I was plagued with a very common problem: not being able to turn off my mind at bedtime. This inability prevented me from falling asleep and thus, getting a restful and restorative night’s sleep.

Here’s how I mastered my mind and evicted the Sleep Depriver and all his cronies.

  1. I started by focusing on my breathing—paying attention to the rise and fall of my belly—but that didn’t keep the thoughts out for long. (Actually, I now start with checking my at-rest mouth position to keep me from clenching.)
  2. Then I came up with replacement strategy that eliminated uncontrolled thinking—imagining the word in while breathing in and thinking the word out when breathing out. I would (and do) elongate the word to match the length of my breath.

When I catch myself thinking, I shift back to in, out. With this technique, I am still thinking, sort of, but the wheels are no longer spinning out of control. I am in control of my mind and I choose quiet.

From the first time I tried this method I started to yawn after only a few cycles and am usually asleep within ten minutes.

For really difficult nights, I add an increase of attention by holding my eyes in a looking-up position (Closed, of course!). Sometimes I try to look toward my third eye but that really hurts my eyes.

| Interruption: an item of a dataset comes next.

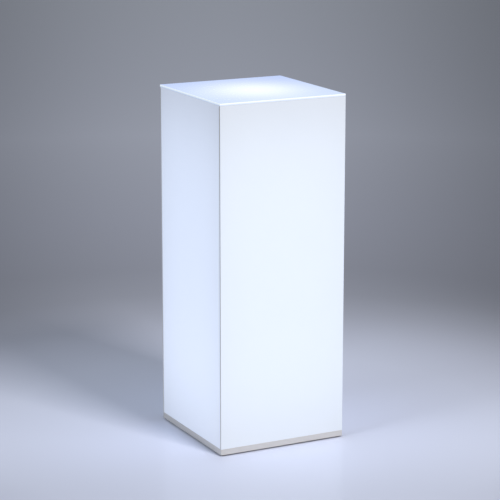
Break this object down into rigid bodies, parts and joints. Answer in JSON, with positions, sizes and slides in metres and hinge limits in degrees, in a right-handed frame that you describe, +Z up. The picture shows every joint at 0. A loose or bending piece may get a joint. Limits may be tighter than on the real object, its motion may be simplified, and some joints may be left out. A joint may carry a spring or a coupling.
{
  "type": "illuminated display pedestal",
  "caption": "Square internally lit display pedestal: a lift-off opal acrylic cover over an LED lamp post, on a narrow laminated base with a rear power inlet.",
  "frame": {"origin": "on the floor, under the middle of the square footprint", "axes": "+Z up, -Y towards the front, +X to the right as seen from the front"},
  "size_m": [0.3556, 0.3556, 0.9144],
  "materials": {
    "opal_wall_acrylic": "gloss",
    "opal_top_acrylic": "gloss",
    "base_laminate": "satin",
    "white_melamine": "satin",
    "glide_nylon": null,
    "zinc_steel": null,
    "mill_aluminium": null,
    "circuit_board": "satin",
    "led_phosphor": null,
    "frosted_lens": null,
    "terminal_nylon": null,
    "brass": null,
    "grommet_rubber": null,
    "red_insulation": "satin",
    "black_insulation": "satin",
    "black_nylon": "satin"
  },
  "bodies": {
    "base": {"board_screws": "zinc_steel", "cable_grommet": "grommet_rubber", "cap_screws": "zinc_steel", "feed_wire_black": "black_insulation", "feed_wire_red": "red_insulation", "flange_screws": "zinc_steel", "glide_front_left": "glide_nylon", "glide_front_right": "glide_nylon", "glide_rear_left": "glide_nylon", "glide_rear_right": "glide_nylon", "glide_screws": "zinc_steel", "lamp_post": "mill_aluminium", "lamp_wire_black": "black_insulation", "lamp_wire_red": "red_insulation", "led_chips_front": "led_phosphor", "led_chips_left": "led_phosphor", "led_chips_rear": "led_phosphor", "led_chips_right": "led_phosphor", "led_strip_front": "circuit_board", "led_strip_left": "circuit_board", "led_strip_rear": "circuit_board", "led_strip_right": "circuit_board", "locator_board": "white_melamine", "plinth_board": "base_laminate", "post_cap": "mill_aluminium", "post_flange": "mill_aluminium", "post_screws": "zinc_steel", "power_plate": "mill_aluminium", "power_plate_screws": "zinc_steel", "power_socket": "black_nylon", "power_socket_lugs": "brass", "power_socket_nut": "zinc_steel", "power_socket_pin": "brass", "strip_jumpers_black": "black_insulation", "strip_jumpers_red": "red_insulation", "supply_wire_black": "black_insulation", "supply_wire_red": "red_insulation", "switch_housing": "black_nylon", "switch_jumper": "red_insulation", "switch_terminals": "brass", "terminal_barrels": "brass", "terminal_block": "terminal_nylon", "terminal_mount_screws": "zinc_steel", "terminal_screws": "zinc_steel", "top_lamp_board": "circuit_board", "top_lamp_chips": "led_phosphor", "top_lamp_housing": "mill_aluminium", "top_lamp_lens": "frosted_lens", "top_lamp_screws": "zinc_steel"},
    "cover": {"front_panel": "opal_wall_acrylic", "rear_panel": "opal_wall_acrylic", "left_panel": "opal_wall_acrylic", "right_panel": "opal_wall_acrylic", "top_panel": "opal_top_acrylic"},
    "rocker": {"switch_rocker": "black_nylon"}
  },
  "joints": [
    {"name": "cover_lift", "type": "slide", "parent": "base", "child": "cover", "axis": [0, 0, 1], "range_m": [0, 0.85]},
    {"name": "rocker_tip", "type": "hinge", "parent": "base", "child": "rocker", "pos_m": [0.012, 0.17402, 0.011], "axis": [0, 0, 1], "range_deg": [0, 20]}
  ]
}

If you have trouble falling asleep because you can’t shut off your mind, I strongly recommend you try this technique. I still use it every night. You can start sleeping better tonight!

You can also use this technique any time you want to:

  • Fall back to sleep if you wake up too soon.
  • Shut down your thinking.
  • Calm your feelings.
  • Simply focus on the present moment. 

The Bottom Line

Your mind is a tool, and like any other tool, it can be used for constructive purposes or for destructive purposes.

You can allow your mind to be occupied by unwanted, undesirable and destructive tenants, or you can choose desirable tenants like peace, gratitude, compassion, love, and joy.

Your mind can become your best friend, your biggest supporter, and someone you can count on to be there and encourage you. The choice is yours!